Oh I agree completely about income inequality, it's a serious problem. I don't think taxation is the solution though, at least not straightforwardly. The problem isn't so much not enough taxing people, it's taxing the wrong things and giving ta breaks to encourage rent seeking behaviour. So we should seriously look at land value taxes for example, but that doesn't necessarily mean increasing overall taxation. The tick is getting the balance right so you're not distorting your economy.
>So we’re just going to close all the restaurants, eat at home and take sandwiches with us everywhere because nobody will want to work in service jobs?
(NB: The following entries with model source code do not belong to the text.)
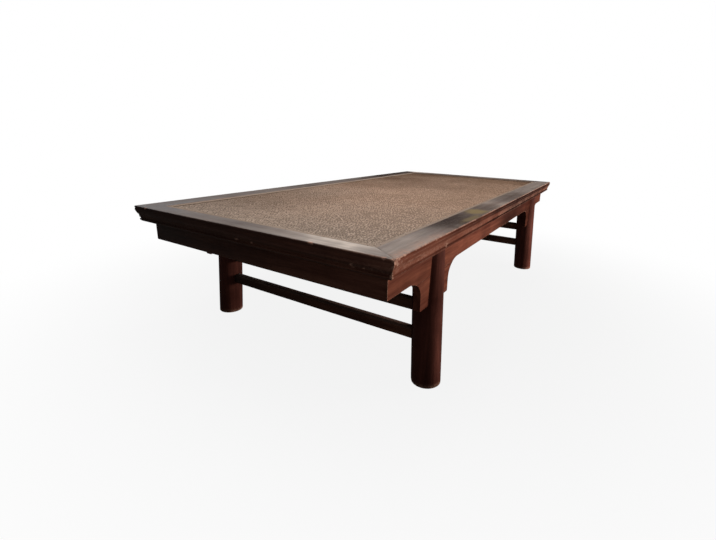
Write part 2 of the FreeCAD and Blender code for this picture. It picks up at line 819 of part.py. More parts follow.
def stretcher(name, height):
    """Left stretcher: a bar with rounded edges, scribed to both round legs, with a tenon at each end."""
    body = body_named(f"stretcher_{name}")
    axis_x, axis_y = leg_axis(height)
    middle = -axis_x
    half_depth = s.stretcher_depth / 2
    half_height = s.stretcher_height / 2
    curve = s.stretcher_round
    nick = curve * (1 - HALFWAY_ROUND_SHARE)
    section = front_sketch(body)
    left, right = middle - half_depth, middle + half_depth
    low, high = height - half_height, height + half_height
    outline(section, [
        (left, high - curve, left + nick, high - nick),
        (left + curve, high),
        (right - curve, high, right - nick, high - nick),
        (right, high - curve),
        (right, low + curve, right - nick, low + nick),
        (right - curve, low),
        (left + curve, low, left + nick, low + nick),
        (left, low + curve),
    ])
    pad(body, section, axis_y * 2, "both")
    foot_x, foot_y = leg_axis(ZERO)
    for side in (-1, 1):
        scribe = flat_sketch(body)
        circle(scribe, -foot_x, foot_y * side, s.leg_diameter)
        lean = (s.leg_lean_end, s.leg_lean_side * -side, s.table_height)
        pocket(body, scribe, s.table_height, lean=lean)
    tenon = front_sketch(body)
    width = s.stretcher_tenon_thickness / 2
    rise = s.stretcher_tenon_height / 2
    rectangle(tenon, middle - width, middle + width, height - rise, height + rise)
    pad(body, tenon, (axis_y + s.stretcher_tenon_reach) * 2, "both")
    return body


def build():
    long_rail("frame_rail_front")
    turned(long_rail("frame_rail_back"))
    end_rail("frame_rail_left")
    turned(end_rail("frame_rail_right"))
    joint_y = inner_half_width / BOARD_COUNT
    panel_board("front", -inner_half_width, -joint_y, 1, -1)
    panel_board("middle", -joint_y, joint_y, 1, 1)
    panel_board("back", joint_y, inner_half_width, -1, 1)
    for name in BATTEN_SIDES:
        batten(name)
    woven_mat()
    long_strip("mat_strip_front")
    turned(long_strip("mat_strip_back"))
    end_strip("mat_strip_left")
    turned(end_strip("mat_strip_right"))
    strip_pins()
    corner_pegs()
    long_apron("apron_front")
    turned(long_apron("apron_back"))
    end_apron("apron_left")
    turned(end_apron("apron_right"))
    spandrel("front_left", -1)
    spandrel("front_right", 1)
    turned(spandrel("back_right", -1))
    turned(spandrel("back_left", 1))
    leg("front_left", -1)
    leg("front_right", 1)
    turned(leg("back_right", -1))
    turned(leg("back_left", 1))
    for level, height in (("upper", s.stretcher_upper), ("lower", s.stretcher_lower)):
        stretcher(f"left_{level}", height)
        turned(stretcher(f"right_{level}", height))


def check():
    """Stop unless every object recomputed well and every piece is one or more whole solids."""
    doc.recompute()
    for thing in doc.Objects:
        if "Invalid" in thing.State or "Error" in thing.State:
            raise RuntimeError(f"{thing.Label}: {thing.State}")
    for piece in pieces:
        shape = piece.Shape
        if shape.isNull() or not shape.isValid() or not shape.Solids:
            raise RuntimeError(f"{piece.Label}: its shape is not whole")


build()
check()
os.makedirs("parts", exist_ok=True)
for piece in pieces:
    piece.Shape.exportStep(f"parts/{piece.Label}.step")
    print(piece.Label, len(piece.Shape.Solids), round(piece.Shape.Volume))
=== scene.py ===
import math

import bmesh
import bpy
import numpy as np
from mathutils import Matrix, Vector


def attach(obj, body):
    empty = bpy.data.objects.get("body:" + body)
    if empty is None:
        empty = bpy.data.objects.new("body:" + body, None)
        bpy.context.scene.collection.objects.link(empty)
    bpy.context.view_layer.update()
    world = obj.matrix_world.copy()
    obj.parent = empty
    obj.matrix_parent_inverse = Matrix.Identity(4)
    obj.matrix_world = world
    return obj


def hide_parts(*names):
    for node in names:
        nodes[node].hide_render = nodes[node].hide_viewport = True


# Kang table: a lacquered frame with a moulded edge round a plaited cane mat,
# on splayed round legs let in round aprons and spandrels.
# X runs along the table, Y across it and Z up. The front is at -Y and the left end at -X.

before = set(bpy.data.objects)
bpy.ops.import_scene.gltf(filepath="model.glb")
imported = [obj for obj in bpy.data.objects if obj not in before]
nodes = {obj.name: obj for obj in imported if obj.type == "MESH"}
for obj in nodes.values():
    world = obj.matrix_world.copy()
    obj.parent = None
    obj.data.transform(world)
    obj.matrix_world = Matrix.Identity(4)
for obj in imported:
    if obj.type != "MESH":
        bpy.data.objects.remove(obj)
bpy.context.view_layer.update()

# The scene is in metres, and the sizes of the table are in millimetres
MM = 0.001

# Sizes of the table, as the solids have them
HALF_LENGTH = 820
HALF_WIDTH = 418
TOP = 400
FRAME_THICKNESS = 44
FRAME_BOTTOM = TOP - FRAME_THICKNESS
LONG_FACE = 68
END_FACE = 50
LEDGE = 22
MOULDING = 13
MITRE_SLOPE = (LONG_FACE - MOULDING) / (END_FACE - MOULDING)
LEDGE_DROP = 8
TONGUE_TOP_DROP = 10.8
TONGUE_FOOT_DROP = 17.2
TONGUE_DEPTH = 8.2
LONG_APRON_GROOVE = (38.8, 45.2)
END_APRON_GROOVE = (42.8, 49.2)
APRON_GROOVE_DEPTH = 6.2
FIELD_HALF_X = 770
FIELD_HALF_Y = 350
MAT_GAP = 0.5
MAT_TOP = 396
STRIP_WIDTH = 11
STRIP_TOP = 399
PIN_RADIUS = 1.2
PIN_INSET = 4.5
LONG_PINS = 15
END_PINS = 7
PEG_RADIUS = 4
PEG_PLACE = (796, 384)
LEG_RADIUS = 38.25
LEG_FOOT = (559, 379.5)
LEG_LEAN = (11, 20)
SLOT = (366.8, 385)
SLOT_FOOT = 220
STRETCHER_HALF = (13, 16)
STRETCHER_ROUND = 9
STRETCHER_HEIGHTS = {"upper": 201, "lower": 123}

# How far each bar stops short of its mitre or end, and how much its end is eased there
MITRE_GAP = 0.25
MITRE_EASE = 0.5

random = np.random.default_rng(12)

# Noise

# What turns a cell of the noise into a number that looks random
CELL_KEYS = np.array([73856093, 19349663, 83492791])
KEY_RANGE = 100003
SEED_STEP = 1000.5
WAVE_STEP = 12.9898
WAVE_HEIGHT = 43758.5453


def lattice_noise(points, scale, seed=0):
    """Smooth noise from -1 to 1 at points in millimetres. The scale is the size of its lumps."""
    p = np.asarray(points, float) / scale + SEED_STEP * (seed + 1)
    cell = np.floor(p).astype(np.int64)
    part = p - cell
    part = part * part * (3 - 2 * part)
    total = np.zeros(len(p))
    for corner in range(8):
        step = np.array([corner & 1, corner >> 1 & 1, corner >> 2 & 1])
        weight = np.prod(np.where(step, part, 1 - part), axis=1)
        key = (cell + step) @ CELL_KEYS
        value = np.sin((key % KEY_RANGE) * WAVE_STEP) * WAVE_HEIGHT
        total += weight * (value - np.floor(value))
    return total * 2 - 1


def rough_noise(points, scale, seed=0):
    """Two sizes of smooth noise added."""
    return lattice_noise(points, scale, seed) * 0.67 + lattice_noise(points, scale / 2.3, seed + 7) * 0.33


# Meshes


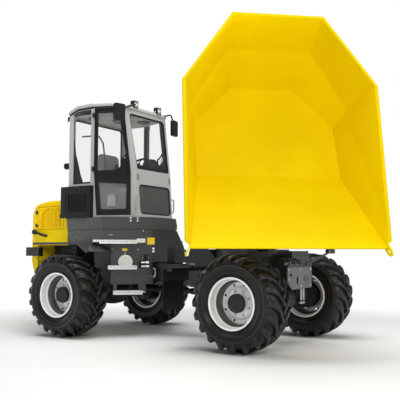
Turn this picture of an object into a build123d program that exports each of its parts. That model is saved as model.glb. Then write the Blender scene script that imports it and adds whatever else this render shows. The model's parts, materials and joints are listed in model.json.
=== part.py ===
from build123d import *
import math
import os

# Articulated site dumper with a closed cab and a swivel-tip skip.
# Working frame, in millimetres: +X forward, +Y left, +Z up, ground at Z = 0 and the
# articulation pin on the Z axis, midway between the two axles.  The finished solids
# are moved by FLOOR_MIDDLE, so that the origin lies under the machine's middle.
# The rear chassis carries the engine and the cab.  The front chassis carries a
# slewing ring, a swivel console on it, and the skip, which tips about the
# console's front pin.  The skip stands swivelled to the right and fully tipped.

# ---------------------------------------------------------------- driving sizes
WHEELBASE = 2710
TRACK = 1940
TYRE_RADIUS = 565
TYRE_WIDTH = 500
RIM_RADIUS = 298
RIM_WIDTH = 446
HUB_RADIUS = 108
SPINDLE_RADIUS = 62

FIT = 0.3            # running clearance at a pin, and a seat between two bodies
DOOR_GAP = 6         # shut line round a door leaf
FLOOR_MIDDLE = (195, -430)     # middle of the floor area the machine stands over

# skip, in its own frame: S forward from the lip, H up from the lip, floor level
SWIVEL_NOW = -48.4    # skip heading as it stands, degrees from straight ahead
TIP_NOW = 70.4        # skip tip as it stands, degrees from lowered
SKIP_WALL = 8
SKIP_WIDTH = 2210
LIP_WIDTH = 2030
SKIP_LENGTH = 2625
SKIP_BACK_RISE = 472
SKIP_SHOULDER_S = -1812
SKIP_SHOULDER_H = 326
SKIP_BACK_WIDTH = 1055
FLOOR_DEPTH = 565

# swivel and tip mechanism, in the front chassis
SWIVEL_X = 980
RING_BOTTOM = 1070
RING_TOP = 1150
RING_OUTER = 470
RING_INNER = 350
TIP_PIN_R = 1040     # tip pin ahead of the swivel axis
TIP_PIN_Z = 1300
TIP_PIN_BEHIND_LIP = 360
TIP_PIN_UNDER_FLOOR = 110
PIN_RADIUS = 30

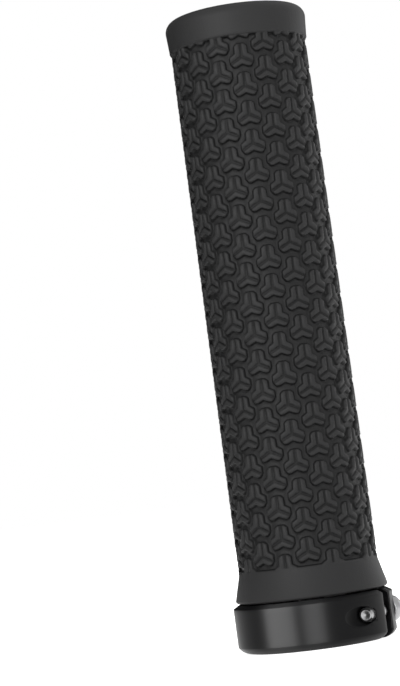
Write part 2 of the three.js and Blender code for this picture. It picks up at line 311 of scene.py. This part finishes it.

This is a strawman. Nobody is claiming that we'll close all restaurants. People who want extra money (or just want something to do) will work in service jobs, and if the supply of workers is too low then that will heavily incentivise automation and investing in productivity improvents.
> People who want extra money (or just want something to do) will work in service jobs, and if the supply of workers is too low then that will heavily incentivise automation and investing in productivity improvents.
As well as, possibly (and hopefully), rising pay in hitherto underpaid jobs.
The people who work do so because they PREFER to, and that's because giving up some of their time, in order to be able consume, is seen as a good trade-off.
Redistributing what the highly productive produce to the less productive just leads to a less optimal allocation of resources for productivity, that results in a lower level of production and thus consumption than what people would prefer.
I think it would be more accurate to say that you thoroughly reject his argument. You've left 18 comments on this thread but many seem to be predicated on the assumption that your outlook is wholly objective and rest upon premises whose validity is questionable.
I'm not sure whether you clicked on the link, but note that the line you quote was in response to a comment asking "David Graeber is an anthropologist […] What qualifies him to talk about the economy and the function of various jobs?". You're calling it a rhetorical trick etc: that may make sense if he had employed it in the book, but as a response to the specific comment he was replying to, it seems reasonable. (That's why I included "(in reply to https://news.ycombinator.com/item?id=22030745)" when quoting Graeber's comment.)
I can't see much that is wrong with this. You might disagree with his conclusions, in which case you can critique them or offer alternatives. This is very different from disagreeing with the claim that there are people who think that their jobs are meaningless. I can't tell which you are disagreeing with.